Fields and Extents
Document Fields
Document fields: They are sentences and paragraphs that separate concepts into logical units. They are sections of documents that carry some kind of semantic meaning.
- titles
- headings
- sender information and a subject line of an email
Motivation
Why do we want to include information about fields in the index?
Reason 1: Search emails by sender name or email content.
Reason 2: Titles and headings tend to be good summaries of the rest of a document.
Therefore, if a user searches for “tropical fish”, it makes sense to prefer documents with the title “Tropical Fish,” even if a document entitled “Mauritius” mentions the words “tropical” and “fish” more often.
This kind of preference for certain document fields can be integrated into the ranking function.
Extent Lists
An extent is a contiguous region of a document. We can represent these extents using word positions.
For example, if the title of a book started on the fifth word and ended just before the ninth word, we could encode that as (5, 9). The word at position 9 is excluded.

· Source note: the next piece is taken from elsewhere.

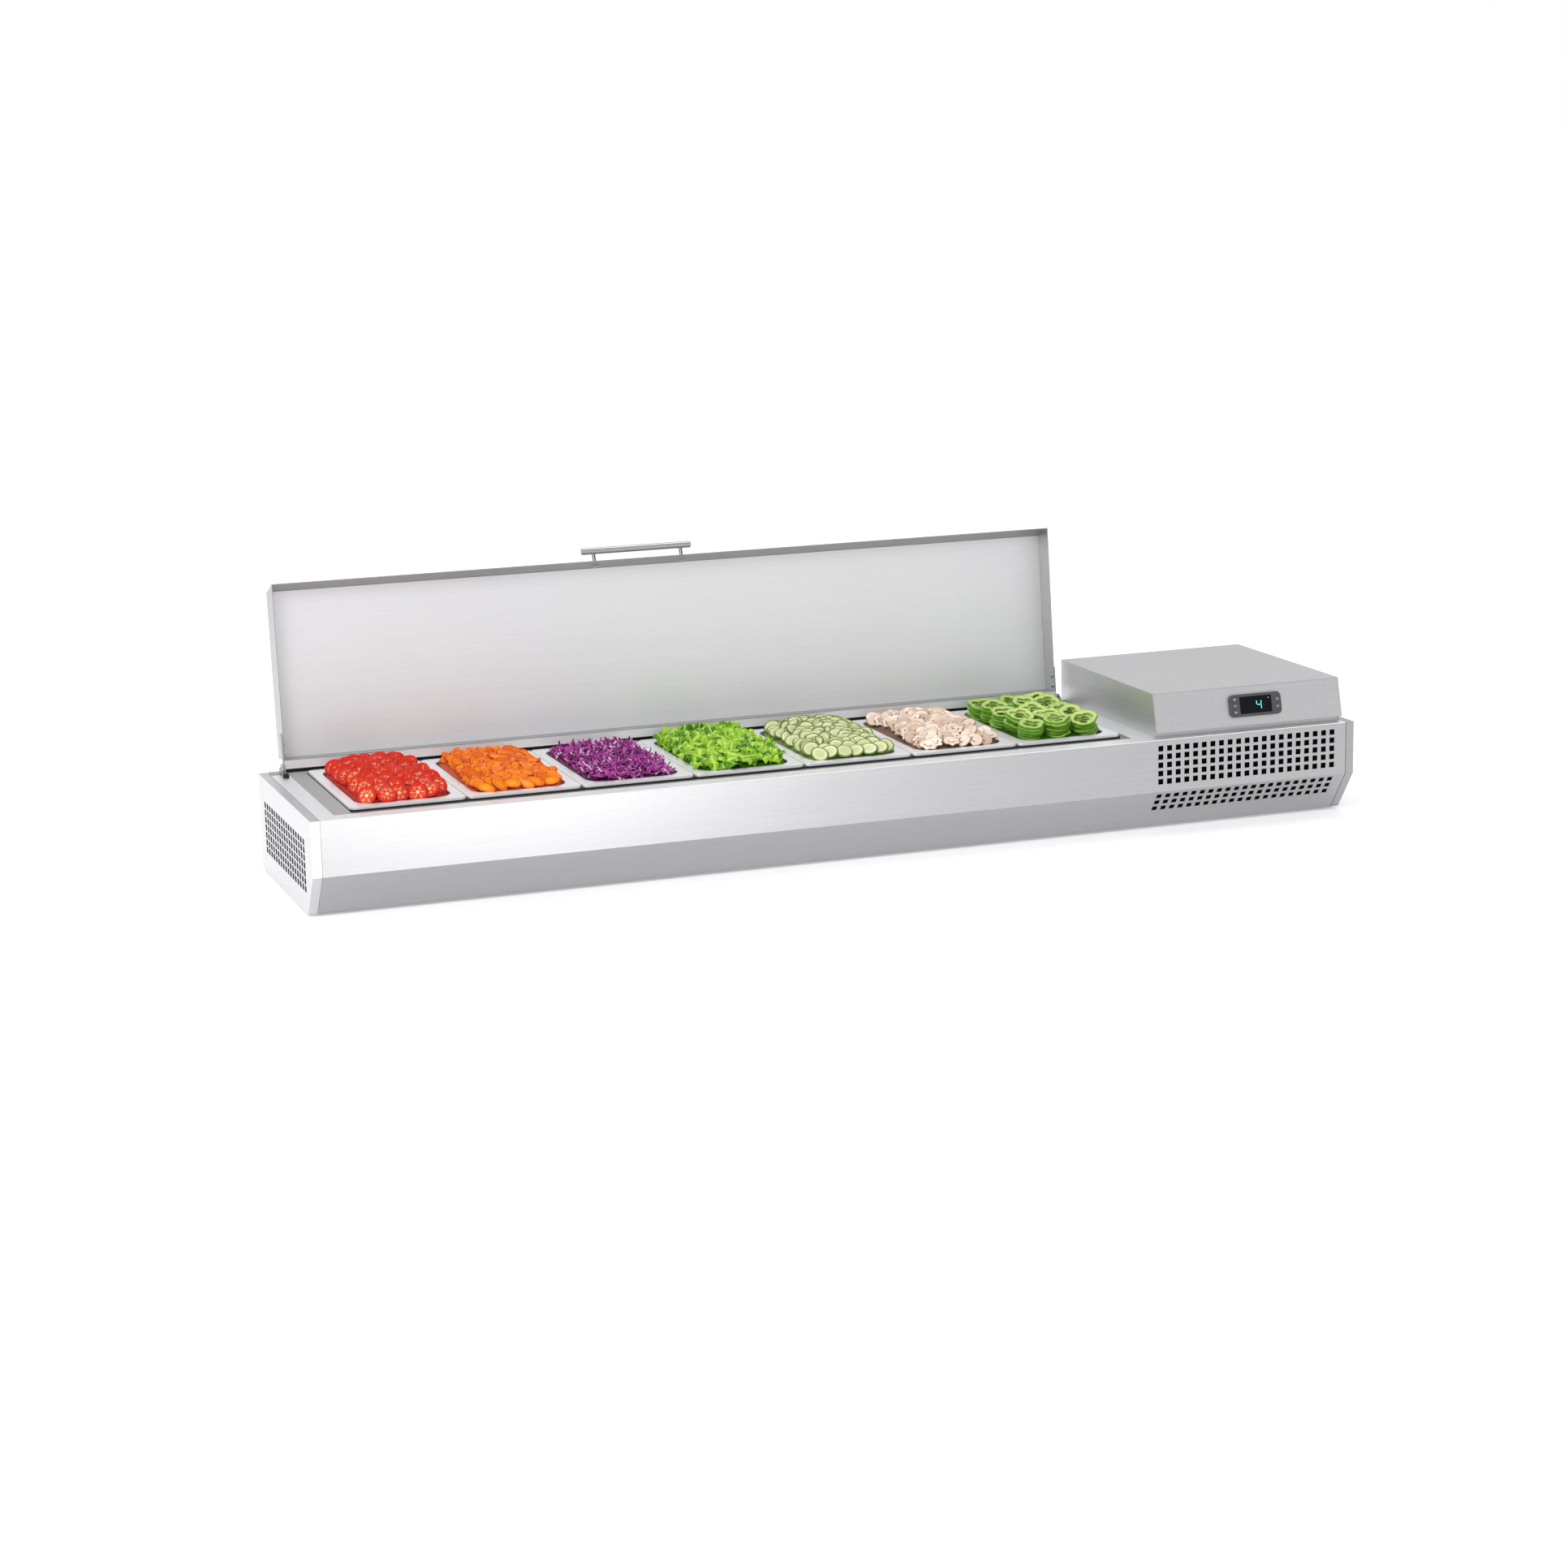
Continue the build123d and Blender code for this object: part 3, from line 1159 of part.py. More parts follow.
with BuildPart() as suction_line:
    bent_tube(
        [
            (COMPARTMENT_LEFT + SHEET, COIL_BACK, COIL_Z),
            (SUCTION_DROP_X, COIL_BACK, COIL_Z),
            (SUCTION_DROP_X, SUCTION_Y, PORT_Z),
            (COMPRESSOR_X - COMPRESSOR_RADIUS - TUBE_END_GAP, SUCTION_Y, PORT_Z),
        ],
        TUBE_BEND,
    )
finish(suction_line.part, "suction_line")

with BuildPart() as discharge_line:
    bent_tube(
        [
            (COMPRESSOR_X + COMPRESSOR_RADIUS + TUBE_END_GAP, COMPRESSOR_Y, PORT_Z),
            (DISCHARGE_DROP_X, COMPRESSOR_Y, PORT_Z),
            (DISCHARGE_DROP_X, CONDENSER_MID, PORT_Z),
            (DISCHARGE_DROP_X, CONDENSER_MID, LOWEST_ROW_Z),
            (CONDENSER_RIGHT + ROW_TUBE_PROUD + TUBE_END_GAP, CONDENSER_MID, LOWEST_ROW_Z),
        ],
        TUBE_BEND,
    )
finish(discharge_line.part, "discharge_line")

GLAND_AXIS = (-GLAND_X, GLAND_Z)
GLAND_BORE = 4.0
GLAND_INSIDE = 10.0
GLAND_NUT_RADIUS = 12.0
GLAND_NUT_HEIGHT = 6.0
GLAND_CAP_RADIUS = 10.0
GLAND_CAP_HEIGHT = 8.0
GLAND_EDGE = 2.0

with BuildPart() as cable_gland:
    cylinder_on(facing_back(DEPTH - GLAND_INSIDE), GLAND_AXIS, GLAND_THREAD_RADIUS, GLAND_INSIDE)
    with BuildSketch(facing_back(DEPTH)):
        with Locations(GLAND_AXIS):
            RegularPolygon(GLAND_NUT_RADIUS, 6)
    extrude(amount=GLAND_NUT_HEIGHT)
    cylinder_on(
        facing_back(DEPTH + GLAND_NUT_HEIGHT), GLAND_AXIS, GLAND_CAP_RADIUS, GLAND_CAP_HEIGHT
    )
    fillet(cable_gland.faces().sort_by(Axis.Y)[-1].edges(), GLAND_EDGE)
    cylinder_on(
        facing_back(DEPTH - GLAND_INSIDE - SHEET), GLAND_AXIS, GLAND_BORE,
        GLAND_INSIDE + GLAND_NUT_HEIGHT + GLAND_CAP_HEIGHT + 2 * SHEET, Mode.SUBTRACT,
    )
finish(cable_gland.part, "cable_gland")

# ---------------------------------------------------------------- body screws
SCREW_HEAD_RADIUS = 4.0
BODY_SCREW_COLUMNS = (30.0, 280.0, 530.0, 780.0, 1030.0, 1225.0)
BODY_SCREW_ROWS = (24.0, 128.0)
HOOD_SCREW_MARGIN = 12.0
SCREW_SPOTS = [(x, z) for x in BODY_SCREW_COLUMNS for z in BODY_SCREW_ROWS]
SCREW_SPOTS += [
    (x, DECK_Z + HOOD_SCREW_MARGIN)
    for x in (HOOD_LEFT + HOOD_SCREW_MARGIN, HOOD_RIGHT - HOOD_SCREW_MARGIN)
]

with BuildPart() as body_screws:
    for screw_x, screw_z in SCREW_SPOTS:
        cylinder_on(facing_back(DEPTH), (-screw_x, screw_z), SCREW_HEAD_RADIUS, SCREW_HEAD)
finish(body_screws.part, "body_screws")
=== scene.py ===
"""Looks of a refrigerated countertop sandwich prep table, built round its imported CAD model.

The CAD nodes keep their shape and get finished materials.  Food, the display's digits and the
key symbols are separate pieces that ride on the pans and the keys.  Lengths are metres.
"""

import math
import random

import bpy
from mathutils import Matrix, Vector


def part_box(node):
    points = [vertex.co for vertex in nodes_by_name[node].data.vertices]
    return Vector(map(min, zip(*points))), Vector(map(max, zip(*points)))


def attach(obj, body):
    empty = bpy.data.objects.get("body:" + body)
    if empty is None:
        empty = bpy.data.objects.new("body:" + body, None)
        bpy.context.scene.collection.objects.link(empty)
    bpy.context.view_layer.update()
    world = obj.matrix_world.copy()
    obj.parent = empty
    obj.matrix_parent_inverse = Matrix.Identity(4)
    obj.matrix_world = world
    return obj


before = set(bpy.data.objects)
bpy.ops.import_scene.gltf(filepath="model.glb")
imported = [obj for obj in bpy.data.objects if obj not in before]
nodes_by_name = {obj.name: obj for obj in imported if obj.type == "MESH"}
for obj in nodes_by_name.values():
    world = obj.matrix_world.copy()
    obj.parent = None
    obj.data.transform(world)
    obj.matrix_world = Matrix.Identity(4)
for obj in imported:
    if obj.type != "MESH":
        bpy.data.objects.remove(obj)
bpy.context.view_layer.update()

MM = 0.001


# ---------------------------------------------------------------- camera
CAMERA_LOCATION = Vector((-1.6731, -4.4915, 1.1230))
CAMERA_YAW = math.radians(19.93)
CAMERA_PITCH = math.radians(12.26)
CAMERA_ROLL = math.radians(-1.17)
CAMERA_LENS = 77.57


def make_camera():
    """Long lens from the front left, a little above the deck."""
    forward = Vector((
        math.sin(CAMERA_YAW) * math.cos(CAMERA_PITCH),
        math.cos(CAMERA_YAW) * math.cos(CAMERA_PITCH),
        -math.sin(CAMERA_PITCH),
    ))
    level_right = Vector((math.cos(CAMERA_YAW), -math.sin(CAMERA_YAW), 0))
    level_up = level_right.cross(forward)
    right = math.cos(CAMERA_ROLL) * level_right + math.sin(CAMERA_ROLL) * level_up
    up = -math.sin(CAMERA_ROLL) * level_right + math.cos(CAMERA_ROLL) * level_up
    data = bpy.data.cameras.new("camera")
    data.sensor_width = 36
    data.lens = CAMERA_LENS
    data.clip_end = 100
    camera = bpy.data.objects.new("camera", data)
    turn = Matrix((right, up, -forward)).transposed().to_4x4()
    camera.matrix_world = Matrix.Translation(CAMERA_LOCATION) @ turn
    bpy.context.scene.collection.objects.link(camera)
    bpy.context.scene.camera = camera


# ---------------------------------------------------------------- node graphs
class Graph:
    """A material's node tree with a Principled shader, and short ways to add nodes."""

    def __init__(self, name):
        self.material = bpy.data.materials.new(name)
        self.material.use_nodes = True
        self.tree = self.material.node_tree
        self.shader = self.tree.nodes["Principled BSDF"]

    def add(self, kind, inputs=None, **settings):
        node = self.tree.nodes.new("ShaderNode" + kind)
        for key, value in settings.items():
            setattr(node, key, value)
        for key, value in (inputs or {}).items():
            self.feed(node.inputs[key], value)
        return node

    def feed(self, socket, value):
        if isinstance(value, bpy.types.NodeSocket):
            self.tree.links.new(value, socket)
        else:
            socket.default_value = value

    def set(self, **inputs):
        for key, value in inputs.items():
            self.feed(self.shader.inputs[key.replace("_", " ")], value)

    def math(self, operation, a, b=0.0, clamp=False):
        return self.add("Math", {0: a, 1: b}, operation=operation, use_clamp=clamp).outputs[0]

    def noise(self, vector, scale, detail=3.0, roughness=0.5):
        made = self.add(
            "TexNoise",
            {"Vector": vector, "Scale": scale, "Detail": detail, "Roughness": roughness},
        )
        return made.outputs["Fac"]

    def scaled(self, vector, scale):
        return self.add("Mapping", {"Vector": vector, "Scale": scale}).outputs[0]

    def spread(self, value, low, high, to_low, to_high):
        made = self.add("MapRange", {0: value, 1: low, 2: high, 3: to_low, 4: to_high})
        return made.outputs[0]

    def mix(self, factor, a, b):
        made = self.add("Mix", data_type="RGBA")
        self.feed(made.inputs[0], factor)
        self.feed(made.inputs[6], a)
        self.feed(made.inputs[7], b)
        return made.outputs[2]

    def ramp(self, value, stops):
        made = self.add("ValToRGB", {"Fac": value})
        elements = made.color_ramp.elements
        elements[0].position, elements[0].color = stops[0]
        elements[1].position, elements[1].color = stops[-1]
        for position, color in stops[1:-1]:
            elements.new(position).color = color
        return made.outputs[0]

    def bump(self, height, strength, distance, edge=None):
        inputs = {"Height": height, "Strength": strength, "Distance": distance}
        if edge:
            rounded = self.add("Bevel", {"Radius": edge}, samples=4)
            inputs["Normal"] = rounded.outputs[0]
        return self.add("Bump", inputs).outputs[0]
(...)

The above graph shows that document 1 has a title which is the first two words (1, 3). We know that this title includes the word "fish", because the inverted list for "fish" tells us that "fish" is the second word in the document 1. If the user wants to find documents with the word "fish" in the title, document 1 is a match.
Final Thought
This concept can be extended to all kinds of fields, such as headings, paragraphs, or sentences. It can be used to identify smaller pieces of text with specific meaning, such as addresses or names, or even just to record which words are verbs.